September 29, 2008, Marketplace Opinion.
Dear fellow investors:
In this fearful market, with the largest point drop in Wall street's history-minus 777. This is no time to panic; unless of course you own stock in a company that is definitely going down the tubes. My dear investors, with your disposable income, I implore you to keep your money in the market-hell buy those shares while they're cheap.
If you can stomach through this storm (while everyone else is pulling out) and you keep your chips in; the market will normalize and rebound one day. Probably years from now, but you will get a return on your investment when the companies you vested in pull through.
Why investing in banks now are a buy, simply put they're cheap. Personally though I am only invested in a nationally known bank with diversified assets and services. Some braver souls with money to burn might buy up the AIG, Fannie Mae and Freddie Mac stocks since the government will jump through hoops to insure their survival.

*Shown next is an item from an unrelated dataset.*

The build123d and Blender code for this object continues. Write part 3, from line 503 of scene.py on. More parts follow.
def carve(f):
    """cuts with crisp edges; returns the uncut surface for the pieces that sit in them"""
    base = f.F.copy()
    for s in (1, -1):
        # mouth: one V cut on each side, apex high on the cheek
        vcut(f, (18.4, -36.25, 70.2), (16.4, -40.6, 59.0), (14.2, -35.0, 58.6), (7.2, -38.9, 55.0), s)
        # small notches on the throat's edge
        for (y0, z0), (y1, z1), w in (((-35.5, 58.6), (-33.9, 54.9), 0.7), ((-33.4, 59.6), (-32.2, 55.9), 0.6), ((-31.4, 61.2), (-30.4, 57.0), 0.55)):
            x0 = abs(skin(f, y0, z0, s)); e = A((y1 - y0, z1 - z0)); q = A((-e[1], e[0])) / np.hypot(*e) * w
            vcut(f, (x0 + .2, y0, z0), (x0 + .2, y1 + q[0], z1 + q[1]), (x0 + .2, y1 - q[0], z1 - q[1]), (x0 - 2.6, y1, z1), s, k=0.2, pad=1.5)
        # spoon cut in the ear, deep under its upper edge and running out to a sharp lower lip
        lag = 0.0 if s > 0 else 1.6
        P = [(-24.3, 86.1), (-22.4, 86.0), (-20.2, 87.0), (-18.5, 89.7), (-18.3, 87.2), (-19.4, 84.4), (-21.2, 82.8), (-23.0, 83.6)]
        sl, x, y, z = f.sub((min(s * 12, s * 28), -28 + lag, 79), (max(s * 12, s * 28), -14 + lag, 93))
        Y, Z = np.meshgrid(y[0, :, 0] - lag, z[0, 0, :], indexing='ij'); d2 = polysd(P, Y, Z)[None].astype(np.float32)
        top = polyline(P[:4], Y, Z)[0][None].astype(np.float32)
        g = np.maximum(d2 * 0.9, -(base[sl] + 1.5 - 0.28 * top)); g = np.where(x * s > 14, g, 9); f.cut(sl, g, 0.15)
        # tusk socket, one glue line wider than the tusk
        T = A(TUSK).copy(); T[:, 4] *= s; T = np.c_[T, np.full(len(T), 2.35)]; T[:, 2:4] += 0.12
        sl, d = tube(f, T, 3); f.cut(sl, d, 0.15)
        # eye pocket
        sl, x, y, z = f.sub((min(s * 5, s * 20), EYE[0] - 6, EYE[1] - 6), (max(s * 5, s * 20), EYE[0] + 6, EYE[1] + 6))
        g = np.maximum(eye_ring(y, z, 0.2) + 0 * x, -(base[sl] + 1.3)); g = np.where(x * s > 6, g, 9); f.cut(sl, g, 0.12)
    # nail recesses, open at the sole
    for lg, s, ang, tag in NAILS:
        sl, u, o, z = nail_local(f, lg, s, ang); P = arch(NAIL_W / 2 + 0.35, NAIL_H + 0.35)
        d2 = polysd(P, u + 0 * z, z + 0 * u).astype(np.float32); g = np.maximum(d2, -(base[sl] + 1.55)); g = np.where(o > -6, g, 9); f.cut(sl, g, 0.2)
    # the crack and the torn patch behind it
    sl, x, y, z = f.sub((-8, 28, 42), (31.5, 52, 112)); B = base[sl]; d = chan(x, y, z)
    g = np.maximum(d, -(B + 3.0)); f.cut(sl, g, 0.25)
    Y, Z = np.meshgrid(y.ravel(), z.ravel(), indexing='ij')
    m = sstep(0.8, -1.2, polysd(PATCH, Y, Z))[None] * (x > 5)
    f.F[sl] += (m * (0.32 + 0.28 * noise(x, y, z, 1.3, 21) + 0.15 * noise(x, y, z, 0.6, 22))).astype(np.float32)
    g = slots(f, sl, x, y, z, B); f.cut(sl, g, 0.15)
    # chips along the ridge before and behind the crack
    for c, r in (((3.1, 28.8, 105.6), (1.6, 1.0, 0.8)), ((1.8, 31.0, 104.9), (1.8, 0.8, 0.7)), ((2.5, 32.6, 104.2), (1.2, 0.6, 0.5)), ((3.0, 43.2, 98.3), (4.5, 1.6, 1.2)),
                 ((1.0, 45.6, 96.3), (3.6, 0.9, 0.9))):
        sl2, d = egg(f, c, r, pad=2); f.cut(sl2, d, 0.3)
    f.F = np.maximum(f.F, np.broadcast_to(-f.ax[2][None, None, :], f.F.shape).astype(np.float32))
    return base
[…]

And after the government slaps some regulation back on greedy lending practices, and this housing crisis levels out, I'm guessing that these stocks will return to their high value. But I don't know for sure.
Best case scenario: after this next presidential election, faith in the economy will resume, people will get back to work, they will have money and want to buy houses and there are a lot of empty houses waiting for them.
But if the banking sector makes you ill I'd say spread your money around, don't just put it all on an investment bank that's teetering near the edge. You've got a few safe bets, food and medicine companies as an example. A lot of investors are paying hundreds of dollars on the share for the big technology stocks, personally I wouldn't pay more than forty dollars per share of anything, but that's just me. . .a casual long term investor.
Have some faith in this time of woe, that's what investing is, that's the risk you take. I don't know if it's the government's job to bail out the private sector in anything. But if they don't do it, we most likely are looking a long dark cold winter.
Fellow investors please realize that corporations, not just in the banking sector, but all businesses rely on your capital to make the ends meet. Companies do owe to their investors to run a tight ship, make money and help boost your stock and feed your dividends.
But now in this worried time, if everyone pulls out of the market, not only are you losing money that you initially invested in by selling stock for less than what you paid for it. You my dear investors are hurting the market and economy as a whole, thereby forcing companies to cut jobs; which hurts product quality, and sends consumers to buy more overseas goods. Help your fellow citizen. Buy, buy, buy those shares. . . to keep this big machine called America running, it is your civic duty.